#### GIVEN DATA

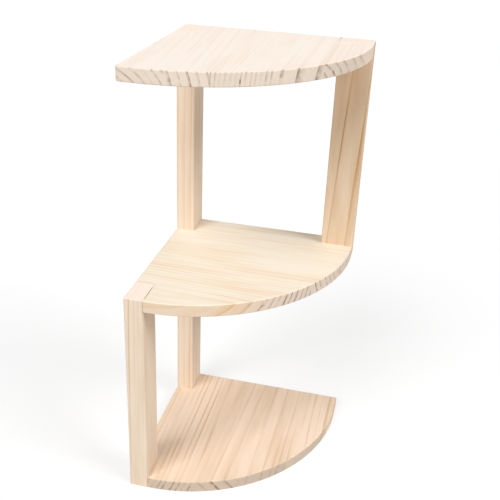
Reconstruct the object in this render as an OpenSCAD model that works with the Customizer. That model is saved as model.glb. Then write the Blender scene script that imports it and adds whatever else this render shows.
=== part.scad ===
// Zigzag corner shelf: three quarter-round pine boards held by three uprights sawn from one planed strip.
// The back post runs the whole height in the room's corner. The left upright joins the bottom and middle
// boards, and the right upright joins the middle and top boards, so each bay is open on one side.
// Every upright sits in notches through the boards, its ends flush with their faces, and is screwed
// from the wall side, where nothing shows.
// +X runs along the back wall, +Y points into that wall and +Z is up. The origin is on the floor,
// under the centre of the square that the boards fit in.

/* [Overall] */
// Height from the floor to the top board's upper face
overall_height = 460; // [380:1:600]
// Length of a board's straight side along each wall
wall_side = 200; // [150:1:300]
// Height of the middle board's upper face above the floor
middle_top = 236.5; // [180:0.5:300]

/* [Boards] */
// Thickness of each board
board_thickness = 13; // [11:0.5:20]
// Radius of the eased edges round each board
board_ease = 1; // [0.5:0.1:3]
// Radius in plan of the top board's free corner, which no upright fills
free_corner = 5; // [4:0.5:12]

/* [Uprights] */
// Thickness of the planed strip that the uprights are sawn from
strip_thickness = 20; // [17:0.5:26]
// Width of the planed strip
strip_width = 35; // [30:0.5:50]
// Radius of the strip's eased long edges
strip_ease = 1.5; // [0.5:0.1:3]
// Radius of the edges round a sawn end
end_ease = 0.5; // [0.2:0.1:1]
// Gap for glue between an upright and the walls of its notch
glue_gap = 0.1; // [0.05:0.05:0.3]

/* [Screws] */
// Length of a screw from its head's face to its point
screw_length = 40; // [34:1:50]
// Diameter of the countersunk head
head_d = 8; // [7:0.1:9]
// Diameter of the smooth shank under the head
shank_d = 4; // [3.5:0.1:4.5]
// Length from the head's face to the end of the smooth shank
shank_length = 15; // [10:1:16]
// Diameter of the screw's core, between its threads
core_d = 2.8; // [2.2:0.1:3]
// Length of the point
point_length = 4; // [3:0.5:6]
// Width of the wings of the cross recess
recess_wing = 0.9; // [0.6:0.1:1.2]
// Span of the cross recess over its wings
recess_span = 4.4; // [3:0.1:5]
// Depth of the cross recess
recess_depth = 1.4; // [0.8:0.1:1.8]
// Depth of a head's face below the upright's face
head_sink = 0.3; // [0.1:0.1:1]
// Gap round the head and the shank in the upright
shank_gap = 0.1; // [0.05:0.05:0.3]
// Gap round the core in the board's pilot hole
pilot_gap = 0.05; // [0.02:0.01:0.1]
// Distance between the two screws of a joint
screw_spacing = 18; // [12:0.5:20]

/* [Hidden] */
$fa = 2;
$fs = 0.25;

deck_colour = "#f8e9d6";
strip_colour = "#ecd5b6";
screw_colour = "#b9bcbe";

// Lower face and mid-height of each board
middle_bottom = middle_top - board_thickness;
bottom_level = board_thickness / 2;
middle_level = middle_top - board_thickness / 2;
top_level = overall_height - board_thickness / 2;

// The rim is an arc that starts where the uprights' faces end, so their faces stay flush with it
rim_start = strip_thickness;
rim_radius = wall_side - rim_start;

// A head's 90 degree cone ends where it meets the shank
head_height = (head_d - shank_d) / 2;
// How far a pilot hole runs past the screw's point
pilot_spare = 1;
// How far a cutting solid runs past the face that it cuts
past = 1;

// Rectangle from its corner at the origin, with round corners
module eased_rectangle(size, ease) {
    translate([ease, 0]) square([size.x - 2 * ease, size.y]);
    translate([0, ease]) square([size.x, size.y - 2 * ease]);
    for (x = [ease, size.x - ease], y = [ease, size.y - ease])
        translate([x, y]) circle(ease);
}

// Moves a child drawn from the room's corner, with the boards on its -Y side, into the part's frame
module at_corner() {
    translate([-wall_side / 2, wall_side / 2, 0]) children();
}

// Quarter disc as thick as a board, with its centre at the origin and both edges of its rim eased
module quarter_disc(radius) {
    rotate_extrude(angle = 90) intersection() {
        translate([-radius, 0]) eased_rectangle([2 * radius, board_thickness], board_ease);
        square([radius, board_thickness]);
    }
}

// Plan of a board at full thickness: a strip along each wall and the quarter disc between them
module board_plan() {
    translate([0, -rim_start, 0]) cube([wall_side, rim_start, board_thickness]);
    translate([0, -wall_side, 0]) cube([rim_start, wall_side, board_thickness]);
    translate([rim_start, -rim_start, 0]) rotate(-90) quarter_disc(rim_radius);
}

// Board before its notches are cut, with its lower face at Z 0: the plan cut by an eased profile swept
// along each wall, and by a square that eases its upright corners
module board_blank() {
    intersection() {
        board_plan();
        rotate([90, 0, 0]) linear_extrude(wall_side) eased_rectangle([wall_side, board_thickness], board_ease);
        translate([0, -wall_side, 0]) rotate([90, 0, 90]) linear_extrude(wall_side)
            eased_rectangle([wall_side, board_thickness], board_ease);
        translate([0, -wall_side, 0]) linear_extrude(board_thickness)
            eased_rectangle([wall_side, wall_side], board_ease);
    }
}

// Board blank whose left front corner is rounded with a small quarter disc
module round_cornered_blank() {
    block = free_corner + past;
    difference() {
        board_blank();
        translate([-past, -wall_side - past, -past]) cube([block, block, board_thickness + 2 * past]);
    }
    translate([free_corner, free_corner - wall_side, 0]) rotate(180) quarter_disc(free_corner);
}

// Length of strip standing on its end, from its corner at the origin, with every edge eased
module strip_blank(size) {
    intersection() {
        linear_extrude(size.z) eased_rectangle([size.x, size.y], strip_ease);
        translate([0, size.y, 0]) rotate([90, 0, 0]) linear_extrude(size.y)
            eased_rectangle([size.x, size.z], end_ease);
        rotate([90, 0, 90]) linear_extrude(size.x) eased_rectangle([size.y, size.z], end_ease);
    }
}

// Notch columns, each as tall as its upright and open on the wall side. A board loses only what
// its own uprights need.
module notches() {
    deep = strip_thickness + glue_gap;
    wide = strip_width + glue_gap;
    translate([-past, -wide, -past]) cube([deep + past, wide + past, overall_height + 2 * past]);
    translate([-past, -wall_side - past, -past])
        cube([deep + past, wide + past, middle_top + 2 * past]);
    translate([wall_side - wide, -deep, middle_bottom - past])
        cube([wide + past, deep + past, overall_height - middle_bottom + 2 * past]);
}

// Countersunk wood screw with its head's face at Z 0 and its point up
module screw() {
    difference() {
        rotate_extrude() polygon([[0, 0], [head_d / 2, 0], [shank_d / 2, head_height],
            [shank_d / 2, shank_length], [core_d / 2, shank_length + (shank_d - core_d) / 2],
            [core_d / 2, screw_length - point_length], [0, screw_length]]);
        for (turn = [0, 90]) rotate(turn)
            translate([-recess_span / 2, -recess_wing / 2, -past])
                cube([recess_span, recess_wing, recess_depth + past]);
    }
}

// Countersunk clearance hole through an upright, from the face at Z 0
module shank_hole() {
    head_r = head_d / 2 + shank_gap;
    shank_r = shank_d / 2 + shank_gap;
    rotate_extrude() polygon([[0, -past], [head_r, -past], [head_r, head_sink],
        [shank_r, head_sink + head_r - shank_r], [shank_r, strip_thickness + past],
        [0, strip_thickness + past]]);
}

// Pilot hole in a board, on the same axis as the upright's hole
module pilot_hole() {
    depth = head_sink + screw_length + pilot_spare;
    translate([0, 0, strip_thickness]) cylinder(h = depth - strip_thickness, d = core_d + 2 * pilot_gap);
}

// Puts its child at both screws of each joint of one upright, on the wall side face whose middle is given
module at_joints(levels, face_middle, across, turn) {
    for (level = levels, side = [-1, 1])
        translate([face_middle.x, face_middle.y, level] + side * screw_spacing / 2 * across)
            rotate(turn) children();
}

module at_back_post_joints() {
    at_joints([bottom_level, middle_level, top_level], [0, -strip_width / 2], [0, 1, 0], [0, 90, 0])
        children();
}

module at_left_upright_joints() {
    at_joints([bottom_level, middle_level], [0, -wall_side + strip_width / 2], [0, 1, 0], [0, 90, 0])
        children();
}

module at_right_upright_joints() {
    at_joints([middle_level, top_level], [wall_side - strip_width / 2, 0], [1, 0, 0], [90, 0, 0])
        children();
}

// Board whose upper face is at the given height, cut from the blank given as its child
module board(upper_face) {
    difference() {
        translate([0, 0, upper_face - board_thickness]) children();
        notches();
        at_back_post_joints() pilot_hole();
        at_left_upright_joints() pilot_hole();
        at_right_upright_joints() pilot_hole();
    }
}

module top_shelf() {
    color(deck_colour) at_corner() board(overall_height) round_cornered_blank();
}

module middle_shelf() {
    color(deck_colour) at_corner() board(middle_top) board_blank();
}

module bottom_shelf() {
    color(deck_colour) at_corner() board(board_thickness) board_blank();
}

module back_post() {
    color(strip_colour) at_corner() difference() {
        translate([0, -strip_width, 0]) strip_blank([strip_thickness, strip_width, overall_height]);
        at_back_post_joints() shank_hole();
    }
}

module left_upright() {
    color(strip_colour) at_corner() difference() {
        translate([0, -wall_side, 0]) strip_blank([strip_thickness, strip_width, middle_top]);
        at_left_upright_joints() shank_hole();
    }
}

module right_upright() {
    color(strip_colour) at_corner() difference() {
        translate([wall_side - strip_width, -strip_thickness, middle_bottom])
            strip_blank([strip_width, strip_thickness, overall_height - middle_bottom]);
        at_right_upright_joints() shank_hole();
    }
}

module back_post_screws() {
    color(screw_colour) at_corner() at_back_post_joints() translate([0, 0, head_sink]) screw();
}

module left_upright_screws() {
    color(screw_colour) at_corner() at_left_upright_joints() translate([0, 0, head_sink]) screw();
}

module right_upright_screws() {
    color(screw_colour) at_corner() at_right_upright_joints() translate([0, 0, head_sink]) screw();
}

top_shelf();
middle_shelf();
bottom_shelf();
back_post();
left_upright();
right_upright();
back_post_screws();
left_upright_screws();
right_upright_screws();
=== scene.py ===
# Looks of the corner shelf: bare planed pine and zinc-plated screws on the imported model's own pieces,
# on a plain pale floor in soft studio light, from the photograph's angle.
import math
from collections import namedtuple

import bmesh
import bpy
from mathutils import Matrix, Vector


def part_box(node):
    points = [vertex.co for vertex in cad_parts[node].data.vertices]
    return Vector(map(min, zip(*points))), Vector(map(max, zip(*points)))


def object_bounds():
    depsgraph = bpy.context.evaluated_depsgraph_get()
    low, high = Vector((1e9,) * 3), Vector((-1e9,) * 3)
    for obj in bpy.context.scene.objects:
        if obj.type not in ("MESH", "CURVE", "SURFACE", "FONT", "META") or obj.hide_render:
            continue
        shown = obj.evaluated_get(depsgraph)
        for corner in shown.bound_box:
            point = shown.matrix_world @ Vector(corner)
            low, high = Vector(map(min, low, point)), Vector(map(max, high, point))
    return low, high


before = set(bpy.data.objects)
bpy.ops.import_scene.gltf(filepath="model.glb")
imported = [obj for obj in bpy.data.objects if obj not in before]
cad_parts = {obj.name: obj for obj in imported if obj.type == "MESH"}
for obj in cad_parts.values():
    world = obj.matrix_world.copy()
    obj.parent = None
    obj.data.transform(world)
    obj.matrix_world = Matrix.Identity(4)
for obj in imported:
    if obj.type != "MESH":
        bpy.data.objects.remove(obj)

cad_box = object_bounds()

MM_PER_M = 1000.0

# Heights of the two upper boards' top faces, in millimetres
TOP_FACE, MIDDLE_FACE = (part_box(node)[1].z * MM_PER_M for node in ("top_shelf", "middle_shelf"))


def linear(colour):
    """Linear RGBA of a colour written as sRGB hex, such as #F8E9D6."""
    channels = [int(colour[i:i + 2], 16) / 255 for i in (1, 3, 5)]
    return [c / 12.92 if c <= 0.04045 else ((c + 0.055) / 1.055) ** 2.4 for c in channels] + [1.0]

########

* WORK REQUIRED:
What is wanted is an exact copy of the lines from the line containing "top_shelf();" to the line containing "MM_PER_M = 1000.0", both lines included, and of no other line.

* REPLY TO THE TASK:
top_shelf();
middle_shelf();
bottom_shelf();
back_post();
left_upright();
right_upright();
back_post_screws();
left_upright_screws();
right_upright_screws();
=== scene.py ===
# Looks of the corner shelf: bare planed pine and zinc-plated screws on the imported model's own pieces,
# on a plain pale floor in soft studio light, from the photograph's angle.
import math
from collections import namedtuple

import bmesh
import bpy
from mathutils import Matrix, Vector


def part_box(node):
    points = [vertex.co for vertex in cad_parts[node].data.vertices]
    return Vector(map(min, zip(*points))), Vector(map(max, zip(*points)))


def object_bounds():
    depsgraph = bpy.context.evaluated_depsgraph_get()
    low, high = Vector((1e9,) * 3), Vector((-1e9,) * 3)
    for obj in bpy.context.scene.objects:
        if obj.type not in ("MESH", "CURVE", "SURFACE", "FONT", "META") or obj.hide_render:
            continue
        shown = obj.evaluated_get(depsgraph)
        for corner in shown.bound_box:
            point = shown.matrix_world @ Vector(corner)
            low, high = Vector(map(min, low, point)), Vector(map(max, high, point))
    return low, high


before = set(bpy.data.objects)
bpy.ops.import_scene.gltf(filepath="model.glb")
imported = [obj for obj in bpy.data.objects if obj not in before]
cad_parts = {obj.name: obj for obj in imported if obj.type == "MESH"}
for obj in cad_parts.values():
    world = obj.matrix_world.copy()
    obj.parent = None
    obj.data.transform(world)
    obj.matrix_world = Matrix.Identity(4)
for obj in imported:
    if obj.type != "MESH":
        bpy.data.objects.remove(obj)

cad_box = object_bounds()

MM_PER_M = 1000.0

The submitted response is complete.